- [Written exercise]: Write the material out again, line by line, exactly as it is.

^^^^^^^^

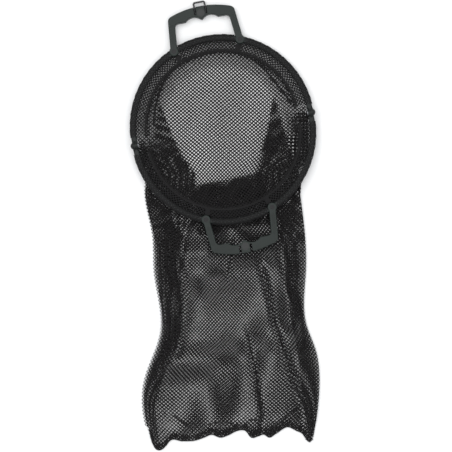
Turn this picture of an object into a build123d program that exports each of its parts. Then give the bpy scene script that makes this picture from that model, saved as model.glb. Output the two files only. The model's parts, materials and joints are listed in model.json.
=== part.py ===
from build123d import *
import os
from math import asin, atan2, cos, degrees, radians, sin, sqrt, tan

# A mesh catch bag on a hoop that folds in half. Two half hoops turn on a hinge line, each half
# carries a moulded hand grip, and a wire bail on the rear grip snaps over the front one when the
# bag is shut. The bag lies on its back on the floor with the hoop open flat.
#
# Millimetres, +Z up. X runs along the hinge line, +Y points from the hinge line to the rear grip,
# and the origin is on the floor under the middle of the hinge line. The open hoop lies on a plane
# of its own, which tips down a little towards the rear grip; both half hoops are the same moulding,
# turned half a turn about the upright through the origin.

# Hoop
ring_r = 145.0  # centre line of the bend
ring_w = 9.0  # across the moulding, in the hoop's plane
ring_t = 8.0  # through the moulding
ring_round = 2.5
straight = 5.0  # straight run from the bend to the hinge line

# Hinge
pin_r = 2.0
eye_r = 5.0
ear_t = 2.6  # each of the two ears of the fork
ear_gap = 0.2  # each side of the tongue, between the ears
hinge_clear = 0.3  # round an eye, and under a pin's head
heel_gap = 0.1  # each half hoop's end face to the hinge line: the open stop
web_len = 3.0  # how far an eye's web runs on past the eye
stack_gap = 0.6  # between the two halves when the hoop is folded shut
head_r = 5.0
head_h = 2.8
washer_t = 1.0
washer_r = 4.5
clinch_r = 3.0
clinch_h = 1.0
running = 0.05  # radial clearance of a pin, rivet or wire end in its hole
past = 1.0  # how far a cut runs on past what it cuts
touch = 0.01  # how near two heights are taken as the same

# Handles
handle_t = 12.0
leg_w = 11.0
leg_lean = 5.6  # degrees, inwards from foot to grip
foot_x = 54.6
foot_r = 7.5
foot_round = 4.0
grip_reach = 50.0  # from the hoop's outer edge to the top of the grip
grip_depth = 21.6  # top of the grip to the tips of the finger ridges
shoulder_drop = 10.6  # from the grip's top down to its shoulders
shoulder_round = 9.0
window_round = 6.0
finger_pitch = 28.0
finger_depth = 5.8
ridge_w = 3.0
ridge_round = 1.6
edge_round = 1.4
rib_w = 4.0  # channel along each leg, between its two ribs
rib_depth = 1.2
rib_inset = 4.8  # from the edge of a foot to the end of the channel
rivet_r = 2.0
rivet_head_r = 4.0
rivet_head_t = 1.0

# Latch bail
wire_r = 1.5
bail_half = 9.0  # from the middle to the centre line of each leg
bail_drop = 11.1  # from the grip's top down to the pivot
bail_snap = 0.1  # how much shorter the bail is than the two grips it closes over
bail_over = 2.0  # degrees that the shut bail leans past upright
bail_tip = 3.0  # length of each inward end inside the grip
bail_round = 2.5
slot_clear = 0.4
cap_r = 6.0
cap_t = 1.5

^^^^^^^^

- [Worked solution]:
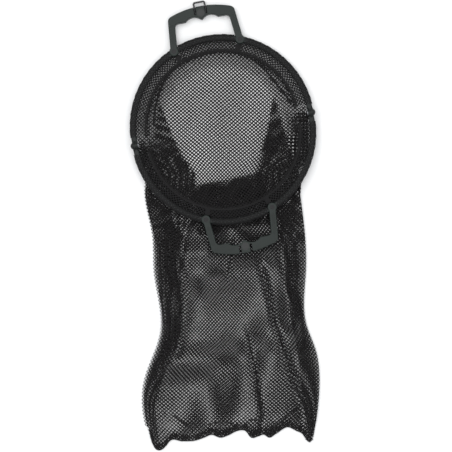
Turn this picture of an object into a build123d program that exports each of its parts. Then give the bpy scene script that makes this picture from that model, saved as model.glb. Output the two files only. The model's parts, materials and joints are listed in model.json.
=== part.py ===
from build123d import *
import os
from math import asin, atan2, cos, degrees, radians, sin, sqrt, tan

# A mesh catch bag on a hoop that folds in half. Two half hoops turn on a hinge line, each half
# carries a moulded hand grip, and a wire bail on the rear grip snaps over the front one when the
# bag is shut. The bag lies on its back on the floor with the hoop open flat.
#
# Millimetres, +Z up. X runs along the hinge line, +Y points from the hinge line to the rear grip,
# and the origin is on the floor under the middle of the hinge line. The open hoop lies on a plane
# of its own, which tips down a little towards the rear grip; both half hoops are the same moulding,
# turned half a turn about the upright through the origin.

# Hoop
ring_r = 145.0  # centre line of the bend
ring_w = 9.0  # across the moulding, in the hoop's plane
ring_t = 8.0  # through the moulding
ring_round = 2.5
straight = 5.0  # straight run from the bend to the hinge line

# Hinge
pin_r = 2.0
eye_r = 5.0
ear_t = 2.6  # each of the two ears of the fork
ear_gap = 0.2  # each side of the tongue, between the ears
hinge_clear = 0.3  # round an eye, and under a pin's head
heel_gap = 0.1  # each half hoop's end face to the hinge line: the open stop
web_len = 3.0  # how far an eye's web runs on past the eye
stack_gap = 0.6  # between the two halves when the hoop is folded shut
head_r = 5.0
head_h = 2.8
washer_t = 1.0
washer_r = 4.5
clinch_r = 3.0
clinch_h = 1.0
running = 0.05  # radial clearance of a pin, rivet or wire end in its hole
past = 1.0  # how far a cut runs on past what it cuts
touch = 0.01  # how near two heights are taken as the same

# Handles
handle_t = 12.0
leg_w = 11.0
leg_lean = 5.6  # degrees, inwards from foot to grip
foot_x = 54.6
foot_r = 7.5
foot_round = 4.0
grip_reach = 50.0  # from the hoop's outer edge to the top of the grip
grip_depth = 21.6  # top of the grip to the tips of the finger ridges
shoulder_drop = 10.6  # from the grip's top down to its shoulders
shoulder_round = 9.0
window_round = 6.0
finger_pitch = 28.0
finger_depth = 5.8
ridge_w = 3.0
ridge_round = 1.6
edge_round = 1.4
rib_w = 4.0  # channel along each leg, between its two ribs
rib_depth = 1.2
rib_inset = 4.8  # from the edge of a foot to the end of the channel
rivet_r = 2.0
rivet_head_r = 4.0
rivet_head_t = 1.0

# Latch bail
wire_r = 1.5
bail_half = 9.0  # from the middle to the centre line of each leg
bail_drop = 11.1  # from the grip's top down to the pivot
bail_snap = 0.1  # how much shorter the bail is than the two grips it closes over
bail_over = 2.0  # degrees that the shut bail leans past upright
bail_tip = 3.0  # length of each inward end inside the grip
bail_round = 2.5
slot_clear = 0.4
cap_r = 6.0
cap_t = 1.5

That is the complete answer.